Home to just over 10 percent of the world’s 193 UN member states, the Middle East and Horn of Africa constituted 35 percent of global arms imports.

This article was originally published in the Manara Magazine.

In the short time since President Biden took office, arms sales to the Middle East have been increasingly under scrutiny and debate. U.S. support to Saudi Arabia and the United Arab Emirates, in particular, has dominated conversations about the consequences of U.S. arms sales to the region, due to their central role in the Saudi-led campaign in Yemen.  Biden’s recent announcement that the United States was “ending all American support for offensive operations in the war in Yemen, including relevant arm sales” brought further attention to the devastating impact arms exports can have on civilians,[i] and renewed questions about the role and responsibility of the United States and other arms exporters in reducing risk and mitigating harm wrought by arms sales to the region.

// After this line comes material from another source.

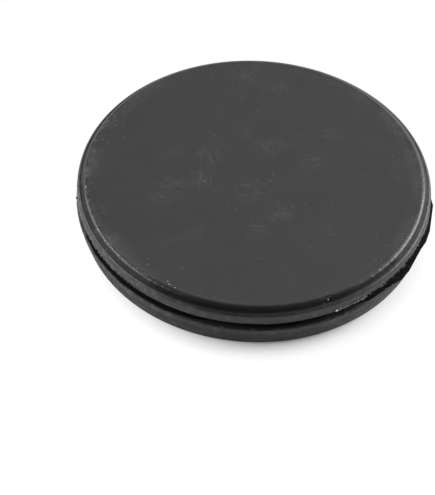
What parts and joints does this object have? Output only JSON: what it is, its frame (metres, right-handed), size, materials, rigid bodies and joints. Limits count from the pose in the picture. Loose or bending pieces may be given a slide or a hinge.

This article considers the opportunities and challenges that exist to better regulate the flow of conventional weapons in the Middle East and Horn of Africa. More specifically, it examines the international mechanisms and regulatory architecture that exist to regulate the conventional arms trade, considers the extent to which these can be applied to regulate weapons flows in the region, and offers recommendations for increasing participation and supporting implementation of these instruments and other strategies to combat the unregulated trade in conventional arms, in a region already awash with weapons.

The Middle East and Horn of Africa are key players in the global arms trade. The region is home to just over 10 percent of the world’s 193 UN member states,[ii] but arms imports to the Middle East and Horn of Africa constituted 35 percent of global arms imports by volume between 2015 and 2019, according to the Stockholm International Peace Research Institute (SIPRI).[iii] During this same period, five of the world’s top ten arms-importing countries – Saudi Arabia, Egypt, the United Arab Emirates, Iraq, and Qatar – were in the Middle East.[iv] The United States is, and has long been, the region’s leading arms supplier. Between 2015 and 2019 the United States authorized $65.85 billion in arms sales to the Middle East and Horn of Africa[v] and supplied 53 percent of all arms transfers by volume to the Middle East in particular.[vi] Other leading exporters during this period were France and Russia, accounting for 12 and 11 percent of arms transfers by volume to the Middle East, respectively.[vii]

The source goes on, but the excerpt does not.